The team was particularly impressed with the work of the young Angoram-based PNG rubber industry officer, Florian Pai. Within six months he was able to establish a fully-fledged clone nursery holding block with 14,000 root stocks in and ready for budding.
An additional three hectares have been ploughed and ready for rehabilitation next year. He even constructed a bush material field office with the help of local farmers.
Florian was rewarded with a brand new motorbike by the PNG Rubber Board to support his logistics.
“We are impressed with the K40,000 you were given. You’ve done so much, we can see the energy in you. We believe in young leaders and you are a leader in this industry.
“If we are to revive the (stagnant rubber) industry young leaders like you will take it to the next level. You have become a role model to the young ones around you. We are impressed with what you’ve done, keep that momentum going.
“Program of rubber needs to be embedded in the district program to make bigger impact,” Tumun added.
DNPM’s first assistant secretary, Social Sector division, Mrs. Rose Koyama described the efforts in reviving rubber in Angoram as “brilliant leadership. You guys have gone beyond what we expected.”
Koyama explained that as public servants “we are pushing papers and provide advice and recommendations only”, however, she added that its “not only Government but there are other opportunities out there including the private sector or even individuals to assist”.
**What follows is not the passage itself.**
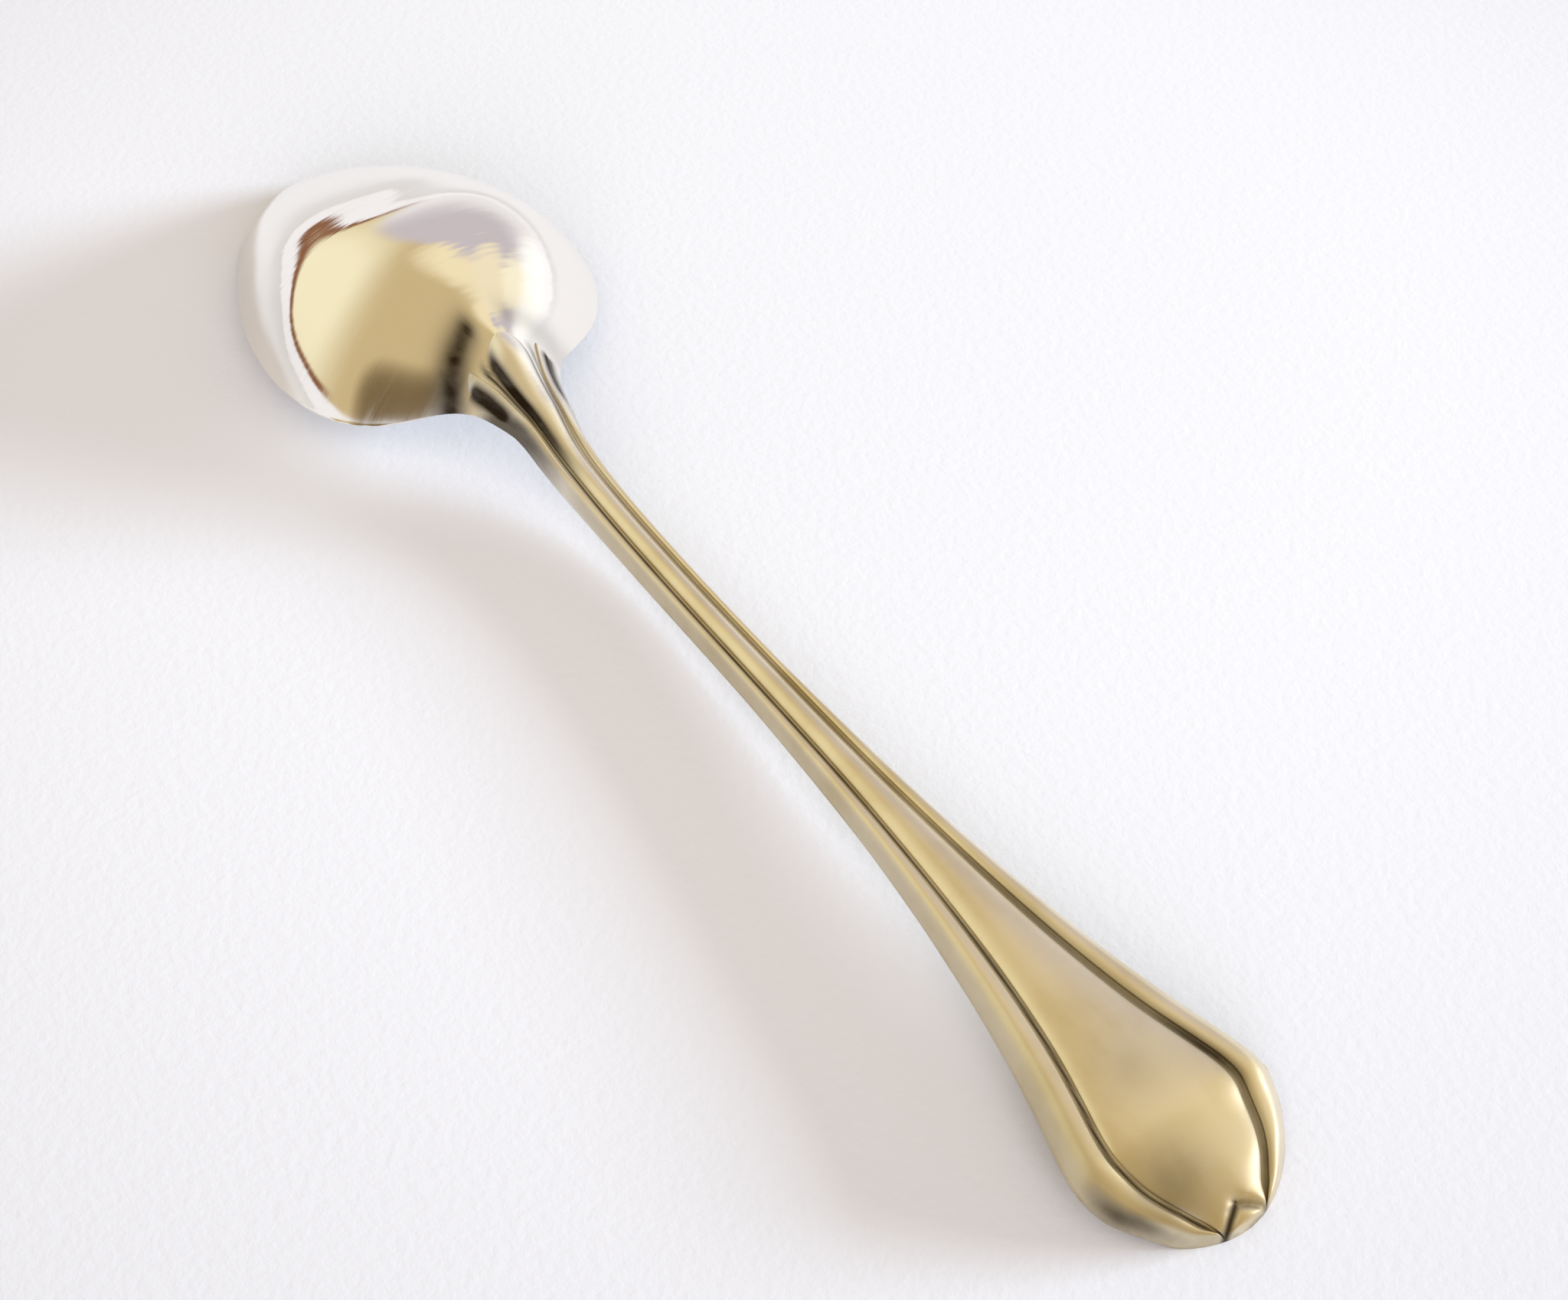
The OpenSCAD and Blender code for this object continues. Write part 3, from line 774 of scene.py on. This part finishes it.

A rubber farmer in PNG could earn as much as K170,000 per year from cup lump sales alone, according to the PNG Rubber Board Chairlady, Josephine Kenni.
She said rubber trees produce around 279 kilograms of latex per year so if a farmer owns 500 rubber trees and selling his cup lumps at K1.20 per kg, s/he could earn as much as K167,400 per year and that’s a lot of money for a simple villager.
Gavien rubber project was established in the late 1970s under an ADB funding. Under its resettlement scheme farmers apply and were allocated with 2-3 hectare blocks to plant rubber which they sell cup lumps to the processing factory.
It was around 1997 that the factory closed, interest dropped and farmers resorted to cocoa and other cash crops.